I'm breaking down -- going to get that granola bar.

Friday, May 22, 2009

Wait, I have to do WHAT?!

My sister is getting married in 3 weeks and 1 day. That fact alone sends a chill down my spine. I mean, it's not a bad thing that she's getting married, but just the fact that it's my sister -- the girl that I used to play dress-up with and who still dances around her house singing Mandy Moore songs with a wooden-spoon microphone. Good thing John likes aaalllllll kinds of music.

We had the bridal showers last week and the week before that. Now, I love my sister dearly, but goodness gracious, throwing a shower is a lot of work! Plus we drove down to Klamath for one a few weeks ago, which takes up an entire weekend. If there's one thing that all of this madness has taught me, is that now I know I want a small wedding. Keep it nice and simple. Means we can spend more money on the ring, right? Or at least go on a kick-butt honeymoon. But at least I've already warned K that she's planning my wedding, so maybe it won't be as bad. Not that I have any reason to worry about that right now....or anytime in the near future.

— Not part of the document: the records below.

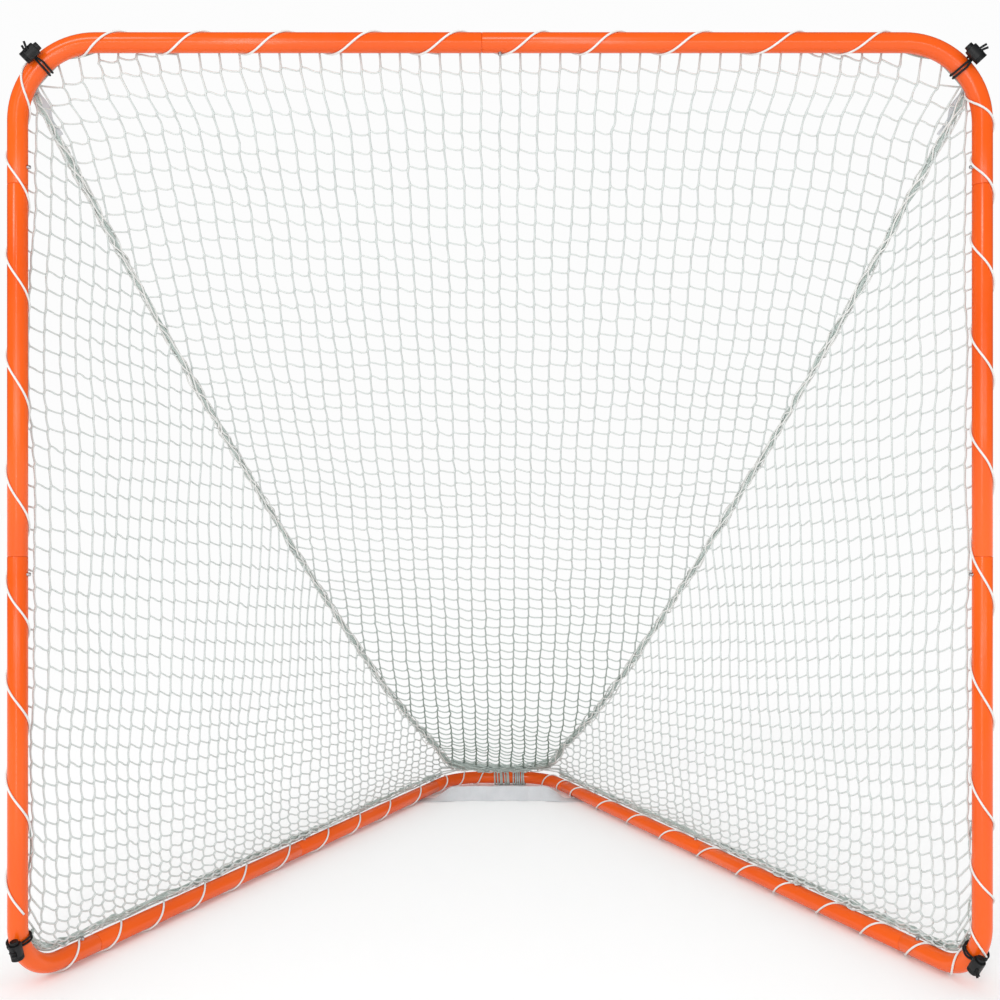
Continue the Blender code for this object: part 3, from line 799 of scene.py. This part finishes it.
class Panel:
    """A panel of square netting: uprights tied by cross twines from knot to knot."""

    def __init__(self, centers, valid, down, across, normal, long, skew, rng, most_bulge):
        self.valid = valid
        self.across = across
        self.normal = normal
        self.rng = rng
        self.most_bulge = most_bulge
        self.high, self.low = knot_ends(centers, down, across, long, skew)

    def uprights(self, tops, bottoms):
        """tops and bottoms hold each upright's end points, and NaN where it has none."""
        strands = Strands()
        for k in range(len(self.valid)):
            found = np.flatnonzero(self.valid[k])
            if not len(found):
                continue
            high, low = self.high[k, found], self.low[k, found]
            starts, ends = low[:-1], high[1:]
            rest = np.full(len(starts), CELL - KNOT_LONG)
            if not np.isnan(tops[k, 0]):
                starts, ends = np.vstack((tops[k], starts)), np.vstack((high[0], ends))
                rest = np.append(0, rest)
            if not np.isnan(bottoms[k, 0]):
                starts, ends = np.vstack((starts, low[-1])), np.vstack((ends, bottoms[k]))
                rest = np.append(rest, 0)
            amount = np.minimum(slack_bulge(starts, ends, rest, 0.0004), self.most_bulge)
            spin = self.rng.normal(0, 0.5, (len(starts), 2))
            way = unit(self.normal * (1 + spin[:, :1]) + 0.2 * self.across * spin[:, 1:])
            path = bowed(starts, ends, way * amount[:, None], 5).reshape(-1, 3)
            thick = np.tile((KNOT_R, TWINE_R, TWINE_R, TWINE_R, KNOT_R), len(starts))
            strands.add(path, thick, self.across)
        return strands

    def crosses(self, sag, slack, ties):
        """Twines from each knot's high end to the low end of the next one across, then the edge ties."""
        strands = Strands()
        both = self.valid[:-1] & self.valid[1:]
        a = np.concatenate((self.high[:-1][both], [start for start, _ in ties]))
        b = np.concatenate((self.low[1:][both], [end for _, end in ties]))
        inside = both.sum()
        drop = np.concatenate((sag[:-1][both], np.full(len(a) - inside, 0.0008)))
        amount = slack_bulge(a, b, CELL, 0.0004) * slack
        amount[inside:] = 0
        amount = np.maximum(amount, drop)
        spin = self.rng.normal(0, 0.28, (len(a), 1))
        way = unit(-UP + self.normal * spin)
        paths = bowed(a, b, way * amount[:, None], 6)
        u = np.linspace(0, 1, 6)[:, None]
        paths = paths + np.sin(math.tau * u) * (self.rng.normal(0.0006, 0.0006, (len(a), 1, 1))) * UP
        strands.add(paths, TWINE_R * 0.94, UP + 0.3 * self.normal)
        return strands


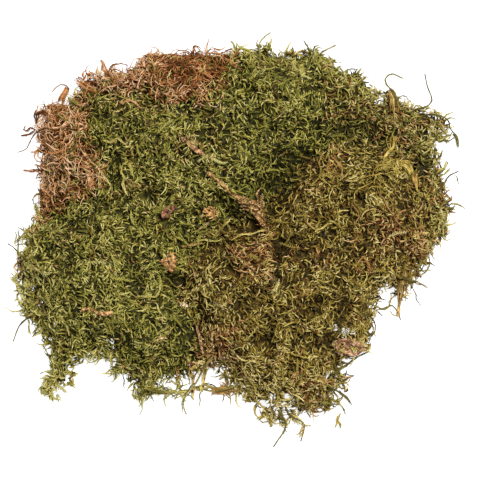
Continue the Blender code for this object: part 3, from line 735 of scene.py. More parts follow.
class Ground:
    """The whole clump on one grid: which mat is where, how high the tips stand, how far each place is
    inside the outline and which way is out."""

    def __init__(self):
        spare = SPARE_CELLS * GRID
        low, high = CAD_BOX
        self.x = np.arange(low[0] - spare, high[0] + spare, GRID)
        self.y = np.arange(low[1] - spare, high[1] + spare, GRID)
        tops = np.stack([self.heights(name) for name in MATS])
        top, owner = tops.max(0), np.where(tops.max(0) > 0, tops.argmax(0), -1)
        whole = spread_mask(owner >= 0, SEAM_CELLS)
        self.whole = repeated(lambda m: around(m, False).all(0), whole, SEAM_CELLS)
        for _ in range(2 * SEAM_CELLS):
            bare = self.whole & (owner < 0)
            owner = np.where(bare, around(owner, -1).max(0), owner)
            top = np.where(bare, around(top, -1.0).max(0), top)
        self.owner = np.where(self.whole, owner, -1)
        self.inside = self.distance()
        slope = np.gradient(smoothed(self.inside, 2))
        steep = np.hypot(*slope) + 1e-9
        self.out = np.stack([-slope[0] / steep, -slope[1] / steep], -1)
        self.relief, knots = [np.array([[drift(x, y, size, layer) for y in self.y] for x in self.x])
                              for size, layer in ((TUFT_ACROSS, TUFT_LAYER), (KNOT_ACROSS, KNOT_LAYER))]
        rough = TUFT_RELIEF * self.relief + KNOT_RELIEF * knots
        self.top = self.bridged(top) + rough * np.clip(self.inside / RELIEF_OVER, 0, 1)
        sunk = sum(depth * np.exp(-self.squares(x, y) / (2 * (spread * MM) ** 2))
                   for x, y, spread, depth in HOLLOWS)
        self.sunk = HOLLOW_MOST * np.tanh(sunk / HOLLOW_MOST)
        self.top -= self.sunk * MM
        self.gap = np.min([np.sqrt(self.squares(x, y)) - radius * MM for x, y, radius in GAPS], 0)
        self.litter = np.max([self.heights(name) for name in LITTER], 0)
        for name in LITTER:
            bed = repeated(lambda f: around(f, -1.0).max(0), self.heights(name, UP), 1) + LITTER_SINK
            self.top += smoothed(np.where(self.whole & (bed > 0), np.maximum(bed - self.top, 0), 0), 1)

    def squares(self, x, y):
        """The squared distance of each place from one in millimetres."""
        return (self.x[:, None] - x * MM) ** 2 + (self.y - y * MM) ** 2

    def heights(self, name, way=DOWN):
        """Where a look down or up meets a node's solid at each place, or -1."""
        mesh = frame["nodes"][name].data
        solid = BVHTree.FromPolygons([v.co for v in mesh.vertices], [p.vertices[:] for p in mesh.polygons])
        found = np.full((len(self.x), len(self.y)), -1.0)
        for i, x in enumerate(self.x):
            for j, y in enumerate(self.y):
                hit = solid.ray_cast(Vector((x, y, 0)) - way * ABOVE_ALL, way)[0]
                if hit is not None:
                    found[i, j] = hit.z
        return found

    def bridged(self, top):
        """The heights with the valleys between neighbours filled, the crevice only partly."""
        top = np.where(self.whole, top, -1.0)
        filled = repeated(lambda f: around(f, -1.0).max(0), top, BRIDGE_CELLS)
        filled = repeated(lambda f: around(f, np.inf).min(0), filled, BRIDGE_CELLS)
        share = np.full(top.shape, SEAM_FILL)
        for pair, fill in DARK_SEAMS.items():
            near = [spread_mask(self.owner == MATS.index(name), BRIDGE_CELLS) for name in pair]
            share[near[0] & near[1]] = fill
        return top + smoothed(np.where(self.whole, share * (filled - top), 0), 3)

    def distance(self):
        """How far each place of the clump is from the nearest one outside it."""
        edge = np.argwhere(spread_mask(self.whole, 1) & ~self.whole) * GRID
        result = np.zeros(self.whole.shape)
        for chunk in np.array_split(np.argwhere(self.whole), DISTANCE_CHUNKS):
            gap = np.linalg.norm(chunk[:, None] * GRID - edge[None], axis=2).min(1)
            result[chunk[:, 0], chunk[:, 1]] = gap
        return result

    def height_at(self, x, y, on_litter=False):
        i = int(np.clip(round((x - self.x[0]) / GRID), 0, len(self.x) - 1))
        j = int(np.clip(round((y - self.y[0]) / GRID), 0, len(self.y) - 1))
        return max(self.top[i, j], self.litter[i, j] if on_litter else 0.0)

    def has(self, mat):
        """Where this mat's cover grows: its own ground and a little of its neighbours'."""
        return spread_mask(self.owner == MATS.index(mat), 1) & self.whole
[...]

But anyways. Along with all the last-minute preparations, the organizing, the planning, the scheduling, the crunch-time workouts at the gym to lose those extra pounds you meant to lose 2 months ago, I realized something. I have to give a speech. As MOH (Maid of Honor), I've know this for a while -- just like I knew I'd be there for K with all her pre-wedding jitters and panic attacks, but it was always something that would happen eventually; there was no need to worry about it right now. But now I'm realizing, I have 3 weeks and 1 day to come up with a speech. A good speech. One that shows I'm a compassionate person who loves my sister and new brother-in-law and who is making the whole room dabb sentimental tears from their eyes. At the same time, it needs to be a speech that is making people laugh through those tears at my wonderful whit and charm. K wants it funny, Mom wants it sentimental...I'm just hoping that I'm not standing up there breathing into the microphone like some creeper hearing nothing by my own mental screaming and crickets in the ballroom.

I can see it now...

"This is a very special day for all of us, to be able to witness the wonderful union of two people we all love and cherish..."
--Nah, too preacher-sounding. Plus I'm sure that before the sentence was even finished people would already be nodding off to sleep.

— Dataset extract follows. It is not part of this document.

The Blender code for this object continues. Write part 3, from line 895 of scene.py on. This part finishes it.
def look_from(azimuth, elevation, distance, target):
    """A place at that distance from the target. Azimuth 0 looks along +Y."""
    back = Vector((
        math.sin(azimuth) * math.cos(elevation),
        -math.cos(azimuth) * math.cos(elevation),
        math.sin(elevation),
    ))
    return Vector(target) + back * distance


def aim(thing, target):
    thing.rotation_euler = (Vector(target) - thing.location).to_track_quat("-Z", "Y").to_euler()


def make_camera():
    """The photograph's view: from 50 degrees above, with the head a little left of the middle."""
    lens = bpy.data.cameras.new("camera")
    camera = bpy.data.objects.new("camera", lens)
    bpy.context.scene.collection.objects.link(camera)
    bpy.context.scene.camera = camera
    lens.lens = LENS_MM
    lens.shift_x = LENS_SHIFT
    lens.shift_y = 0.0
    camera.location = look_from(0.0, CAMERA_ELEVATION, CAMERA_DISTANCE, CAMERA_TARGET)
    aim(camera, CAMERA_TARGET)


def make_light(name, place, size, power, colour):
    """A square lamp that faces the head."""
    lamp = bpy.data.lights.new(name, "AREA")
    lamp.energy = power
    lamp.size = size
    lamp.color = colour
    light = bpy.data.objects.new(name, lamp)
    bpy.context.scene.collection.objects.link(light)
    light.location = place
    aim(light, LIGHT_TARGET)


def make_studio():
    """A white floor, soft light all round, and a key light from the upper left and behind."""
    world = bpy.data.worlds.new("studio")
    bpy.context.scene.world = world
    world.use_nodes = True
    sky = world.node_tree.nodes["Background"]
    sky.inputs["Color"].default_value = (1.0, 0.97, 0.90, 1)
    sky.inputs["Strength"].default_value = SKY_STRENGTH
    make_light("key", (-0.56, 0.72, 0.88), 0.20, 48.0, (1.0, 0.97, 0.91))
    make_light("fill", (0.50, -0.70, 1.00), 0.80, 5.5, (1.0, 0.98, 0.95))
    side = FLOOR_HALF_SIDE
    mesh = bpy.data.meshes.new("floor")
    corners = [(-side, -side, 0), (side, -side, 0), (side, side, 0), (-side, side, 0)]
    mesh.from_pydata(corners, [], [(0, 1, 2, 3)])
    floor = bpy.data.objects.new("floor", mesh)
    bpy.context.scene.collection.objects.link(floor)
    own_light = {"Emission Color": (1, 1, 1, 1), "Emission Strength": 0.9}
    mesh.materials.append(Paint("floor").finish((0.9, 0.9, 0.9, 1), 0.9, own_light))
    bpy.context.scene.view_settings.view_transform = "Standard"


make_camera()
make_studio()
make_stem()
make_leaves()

"So, we never thought that this day would EVER come!"
--I think I'd get murderous glances from K and J for this one...not to mention how cheesy it sounds.

"Well, I guess that I'll have to change my perspective on internet dating...."
--Oh goodness, this is just going down-freaking-hill FAST.

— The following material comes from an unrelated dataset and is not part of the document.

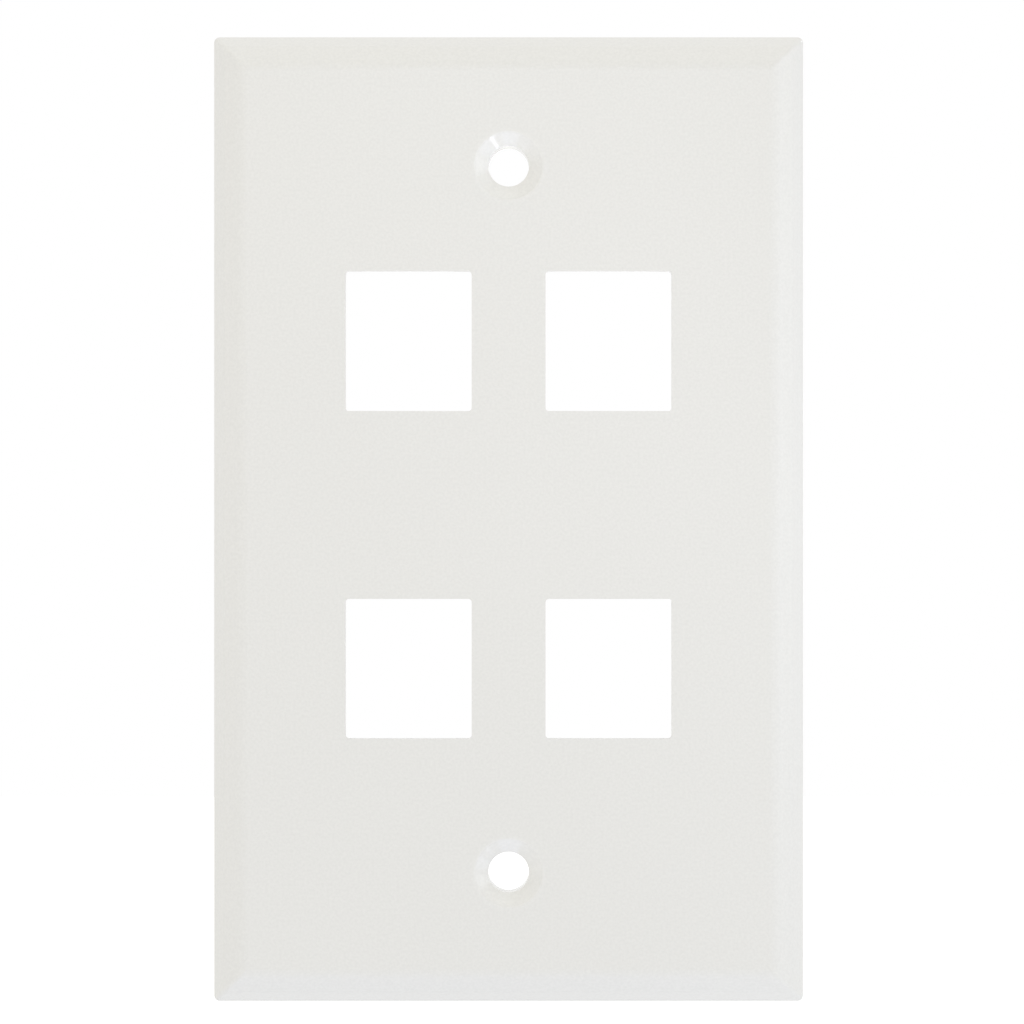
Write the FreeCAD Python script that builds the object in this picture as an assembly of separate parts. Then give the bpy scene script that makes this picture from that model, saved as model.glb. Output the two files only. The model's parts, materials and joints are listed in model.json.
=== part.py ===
import FreeCAD, Part
import math
import os
from FreeCAD import Vector

# Four-port keystone faceplate for a single-gang wall box, moulded in one piece of ABS.
# Millimetres. The plate stands upright as on the wall: +X right, +Z up, its face looking along -Y.
# The wall is the plane y = 0 and the origin is the plate's centre on it. The port sockets reach
# past the wall into the box.

# Plate: the single-gang size, 2 3/4 by 4 1/2 inches
plate_width = 69.85
plate_height = 114.30
plate_depth = 5.6           # wall to face
face_wall = 2.3
rim_wall = 2.0

# Rim section, from the wall to the face: a straight edge, a steep skirt, then a flatter bevel.
# A run is measured across the plate, a rise along its depth.
edge_rise = 1.9
skirt_run = 1.3
bevel_run = 2.1
bevel_rise = 1.45
hollow_run = 2.4            # inner slope, behind the skirt and the bevel
face_round = 2.3            # bevel into face
ridge_round = 1.0           # skirt into bevel
mitre_round = 0.6           # along the mitres
corner_round = 0.7          # corners of the outline

# Wall screws: 6-32 oval heads on the wall box's 3 9/32 inch centres
screw_pitch = 83.34
screw_hole = 4.8
sink_mouth = 8.1
sink_angle = 110.0
sink_round = 0.5
boss_wall = 2.3
boss_recess = 0.3           # the bosses stop this far short of the wall

# Keystone ports: a front opening, a wider room behind it, and two catches at its back
port_columns = 2
port_rows = 2
column_pitch = 23.6
row_pitch = 38.65
port_width = 14.9
port_height = 16.5
port_corner = 0.4
side_room = 0.3             # the room is this much wider than the opening, on each side
fixed_room = 1.8            # room above the opening, for the jack's fixed hook
latch_room = 5.15           # room below the opening, for the jack's spring latch
fixed_catch = 1.3           # how far the upper catch stands into the room
latch_catch = 2.0           # how far the lower catch stands into the room
latch_lead = 0.9            # sloped lead-in on the back of the lower catch
catch_depth = 8.0           # face to catches
catch_wall = 1.8
socket_wall = 1.4
socket_corner = 0.9
socket_round = 0.4          # rear rim of a socket

# Ribs across the hollow, in line with the screws and the ports
rib_wall = 1.2
rib_recess = 0.8            # the ribs stop this far short of the wall

# Planes along the depth
face_y = -plate_depth
inner_y = face_y + face_wall
catch_y = face_y + catch_depth
socket_y = catch_y + catch_wall

room_width = port_width + 2 * side_room
room_height = fixed_room + port_height + latch_room
same = 1e-3                 # points closer than this are on the same plane


def block(x, y, z):
    """A box between two x, two y and two z values."""
    return Part.makeBox(x[1] - x[0], y[1] - y[0], z[1] - z[0], Vector(x[0], y[0], z[0]))


def drum(radius, y, centre):
    """A cylinder along the depth, between two y values."""
    return Part.makeCylinder(radius, y[1] - y[0], Vector(centre.x, y[0], centre.z), Vector(0, 1, 0))


def rounded(solid, radius, chosen):
    """Fillet each edge whose ends and middle all pass the test."""
    edges = []
    for edge in solid.Edges:
        middle = edge.valueAt((edge.FirstParameter + edge.LastParameter) / 2)
        points = [vertex.Point for vertex in edge.Vertexes] + [middle]
        if all(chosen(point) for point in points):
            edges.append(edge)
    return solid.makeFillet(radius, edges)


def at_depth(y):
    return lambda point: abs(point.y - y) < same


def at_corner(half_width, half_height, mid_z=0.0):
    """A test for the four corner edges of a block that stands along the depth."""
    return lambda point: (abs(abs(point.x) - half_width) < same
                          and abs(abs(point.z - mid_z) - half_height) < same)


def on_mitre(point):
    """True on the diagonal planes in which the rim's sides meet."""
    side = plate_width / 2 - abs(point.x)
    end = plate_height / 2 - abs(point.z)
    return abs(side - end) < same


def evenly(count, pitch):
    return [(index - (count - 1) / 2) * pitch for index in range(count)]


def mitred(section, width, height):
    """Run a rim section round a rectangle: an upright and a level bar of it, intersected.

    The section is a list of (inset from the edge, y), from the wall to the face.
    """
    def bar(across, place, sweep):
        right = [(across / 2 - inset, y) for inset, y in section]
        left = [(-u, y) for u, y in reversed(right)]
        corners = [place(u, y) - sweep / 2 for u, y in right + left]
        return Part.Face(Part.makePolygon(corners + corners[:1])).extrude(sweep)

    overrun = -2 * min(inset for inset, y in section)
    upright = bar(width, lambda u, y: Vector(u, y, 0), Vector(0, 0, height + overrun))
    level = bar(height, lambda u, y: Vector(0, y, u), Vector(width + overrun, 0, 0))
    return upright.common(level)


def outer_form():
    """The plate's outside as a solid: a dome with mitred, rounded sides, trimmed to the outline."""
    ridge_y = face_y + bevel_rise
    skirt_rise = plate_depth - bevel_rise - edge_rise
    overrun = skirt_run * edge_rise / skirt_rise        # the skirt carried on to the wall
    section = [(-overrun, 0), (skirt_run, ridge_y), (skirt_run + bevel_run, face_y)]
    dome = mitred(section, plate_width, plate_height)
    dome = rounded(dome, face_round, at_depth(face_y))
    dome = rounded(dome, ridge_round, at_depth(ridge_y))
    dome = rounded(dome, mitre_round, on_mitre)

    half_width = plate_width / 2
    half_height = plate_height / 2
    outline = block((-half_width, half_width), (face_y, 0), (-half_height, half_height))
    return dome.common(rounded(outline, corner_round, at_corner(half_width, half_height)))


def hollow():
    """The hollow behind the face: straight inside the rim's edge, then sloped in."""
    section = [(0, 0), (0, -edge_rise), (hollow_run, inner_y)]
    return mitred(section, plate_width - 2 * rim_wall, plate_height - 2 * rim_wall)


def ribs():
    """Upright and level ribs from rim to rim, through the plate's centre and its ports."""
    depth = (inner_y, -rib_recess)
    half = rib_wall / 2
    bars = []
    for x in [0.0] + evenly(port_columns, column_pitch):
        bars.append(block((x - half, x + half), depth, (-plate_height / 2, plate_height / 2)))
    for z in [0.0] + evenly(port_rows, row_pitch):
        bars.append(block((-plate_width / 2, plate_width / 2), depth, (z - half, z + half)))
    return bars


def socket_body():
    """Outside of a socket, from the back of the face to the socket's rear rim."""
    half_width = room_width / 2 + socket_wall
    half_height = room_height / 2 + socket_wall
    body = block((-half_width, half_width), (inner_y, socket_y), (-half_height, half_height))
    body = rounded(body, socket_corner, at_corner(half_width, half_height))
    return rounded(body, socket_round, at_depth(socket_y))


def port_cut():
    """What a port takes out: its front opening, its room and the rear window between the catches."""
    half_port = port_width / 2
    half_room = room_width / 2
    room_low = -room_height / 2
    room_high = room_height / 2
    port_low = room_low + latch_room
    port_high = room_high - fixed_room
    window_low = room_low + latch_catch
    window_high = room_high - fixed_catch

    opening = block((-half_port, half_port), (face_y, inner_y), (port_low, port_high))
    port_mid = (port_low + port_high) / 2
    opening = rounded(opening, port_corner, at_corner(half_port, port_height / 2, port_mid))
    room = block((-half_room, half_room), (inner_y, catch_y), (room_low, room_high))
    window = block((-half_room, half_room), (catch_y, socket_y), (window_low, window_high))
    lead = [Vector(-half_room, socket_y - latch_lead, window_low),
            Vector(-half_room, socket_y, window_low),
            Vector(-half_room, socket_y, window_low - latch_lead)]
    ramp = Part.Face(Part.makePolygon(lead + lead[:1])).extrude(Vector(room_width, 0, 0))
    return opening.fuse([room, window, ramp])


def screw_boss(centre):
    return drum(screw_hole / 2 + boss_wall, (inner_y, -boss_recess), centre)


def screw_cut(centre):
    """A screw's clearance hole and the cone for its head."""
    sink_depth = (sink_mouth - screw_hole) / 2 / math.tan(math.radians(sink_angle / 2))
    mouth = Vector(centre.x, face_y, centre.z)
    cone = Part.makeCone(sink_mouth / 2, screw_hole / 2, sink_depth, mouth, Vector(0, 1, 0))
    return cone.fuse(drum(screw_hole / 2, (face_y, 0), centre))


def faceplate():
    """The whole moulding: shell, ribs, bosses and sockets, then its holes."""
    screws = [Vector(0, 0, z) for z in evenly(2, screw_pitch)]
    ports = [Vector(x, 0, z) for x in evenly(port_columns, column_pitch)
             for z in evenly(port_rows, row_pitch)]

    inside = ribs() + [screw_boss(centre) for centre in screws]
    inside = [piece.common(hollow()) for piece in inside]
    sockets = [socket_body().translated(centre) for centre in ports]
    plate = outer_form().cut(hollow()).fuse(inside + sockets)

    cuts = [port_cut().translated(centre) for centre in ports]
    cuts += [screw_cut(centre) for centre in screws]
    plate = plate.cut(cuts).removeSplitter()

    def at_sink_mouth(point):
        reach = min(point.distanceToPoint(Vector(0, face_y, centre.z)) for centre in screws)
        return at_depth(face_y)(point) and abs(reach - sink_mouth / 2) < same

    return rounded(plate, sink_round, at_sink_mouth)


os.makedirs("parts", exist_ok=True)
plate = faceplate()
print("faceplate", "valid" if plate.isValid() else "not valid", len(plate.Solids), "solid")
plate.exportStep("parts/faceplate.step")
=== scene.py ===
import json
import math
import bpy
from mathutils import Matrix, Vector


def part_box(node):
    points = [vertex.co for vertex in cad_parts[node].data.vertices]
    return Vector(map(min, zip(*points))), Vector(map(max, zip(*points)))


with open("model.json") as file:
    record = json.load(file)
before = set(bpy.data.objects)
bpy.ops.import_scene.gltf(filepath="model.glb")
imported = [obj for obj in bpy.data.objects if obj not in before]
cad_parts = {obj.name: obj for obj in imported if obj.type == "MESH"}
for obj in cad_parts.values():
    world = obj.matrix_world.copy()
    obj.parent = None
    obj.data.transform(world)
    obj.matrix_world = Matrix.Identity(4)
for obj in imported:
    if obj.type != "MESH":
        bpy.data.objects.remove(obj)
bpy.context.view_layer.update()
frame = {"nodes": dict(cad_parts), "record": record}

# ---------------------------------------------------------------------------------------------
# The faceplate: one piece of off-white ABS, injection moulded. The cavity side of the mould was
# spark eroded, which leaves the face and the rim a fine low-sheen grain. The screw seats are
# turned pins in the mould, and the core behind the face was polished, so both come out smooth.

MM = 0.001

plate = frame["nodes"]["faceplate"]
plate_low, plate_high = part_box("faceplate")
face_y = plate_low.y

mounts = {mount["name"]: mount for mount in frame["record"]["mounts"]}
screw_z = mounts["wall_screws"]["dims"]["spacing_y_mm"] * MM / 2
sink_radius = 4.05 * MM         # of a countersink, at its mouth
sink_round = 0.5 * MM

# Finishes
ABS_IOR = 1.54
GRAIN_ROUGHNESS = 0.46
SEAT_ROUGHNESS = 0.13
CORE_ROUGHNESS = 0.30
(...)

I'm not that bad at public speaking -- I'm really not. I gave the toast as MOH at my best friend's wedding, and that went just fine. But this is my sister. Gotta make it special.

Hopefully it'll end up being memorable in a good way!

Tuesday, April 14, 2009

My Stainless Steel Security Blanket (aka my Thermos)

I rely quite heavily on my Thermos. And it’s not just any, run-of-the-mill thermos, or one that you pick up on the clearance rack at K-Mart. Oh no, this baby is one fine quality piece of work. My mom gave it to me the Christmas before my Freshman year of college, and was so excited about it – she even got my name engraved on it. At the time, I didn’t really see the point. I didn’t drink coffee, I rarely drank cocoa, and honestly, who eats soup out of a thermos anymore? Eespecially when I could just go to the school cafeteria and get some there? I thanked her for it, and then used it maybe once my freshman year.
Then I went to Europe, and my whole Thermos-using perspective changed.
In Europe, I was living on little sleep, and everyone drinks coffee. I quickly learned that over there, a Diet Coke (excuse me, Coke Light) just wasn’t gonna cut it. I was already used to drinking sugary coffee drinks like Mocha’s and Frapaccino’s, but black coffee? Fuhgetaboutit. But when you’re in a strange country, staying at a hostel for 16 Euros/night, and the free breakfast they serve is a croissant and a cup of espresso, it’s amazing what you can choke down. And you know, to my utter amazement, I learned to love coffee. Not just love, but have a strong dependency on. Others have learned to recognize my dependency, too. Whenever I go home to visit, my lovely mother makes sure that there is a bottle of Sugar-Free French Vanilla Coffee Mate in the fridge and ready to go for when I stumble into the kitchen in the mornings.
Over the past 2 years, I’ve reached a minimum amount of coffee that I need to have in a day (or a certain amount of caffeine) in order to remain headache-free. I have it measured out perfectly. One large travel mug of coffee, and one Thermos full of coffee, which gives me about an additional travelmug and a half. I don’t like making coffee at work, and I refuse to pay the $3 – something per day to buy a coffee, so that Thermos remains vital to the outcome of my day. I get a sort of relaxing satisfaction when I go to open my Thermos, hear the popping of the leak-proof seal, and see that wonderful little stream of steam billowing out of the opening. I pour it into my mug, knowing that it’s just as hot as when I pulled it off the coffee maker two hours before. And as I sit with my travel mug in my hands, and my Thermos down by my feet, I am content with the knowledge that my caffeine intake has been fulfilled for the day, and that the sun will shine a little brighter for the rest of the day.
Not that I can see that shining sun – my office is windowless. But I know it’s there!

Monday, April 13, 2009

Wow, It's been a while

Through my new job at a distribution warehouse, I’m learning things that I never thought would enter my arsenal of bread/chip/cookie/coffee-related knowledge. Like did you know that Easter officially starts the busy season for hot dog and hamburger buns? Neither did I, until a few weeks ago. However, this date depends on the weather, which as we know in Oregon, is as varied as….well, as varied as Oregon weather. Last weekend was the first sunny weekend of the year, with temperatures reaching the low-70s. Which means that everyone decided that it was the perfect opportunity to have a BBQ to celebrate the glorious weather. Therefore, on Monday, our office was swamped with stores scrambling to restock their hamburger and hotdog bun supplies. Today being the Monday after Easter, we expected the same thing. However, I’m discovering that it’s quiet. Too quiet. The kind of quiet where it’s the calm before the storm, and in two weeks, you’re going to look back on this time with fondness, and annoyance that you didn’t appreciate the down/quiet time while you had it. Which may explain the thunder storms in the weather forecast...

Ahhh, the joys of the working world.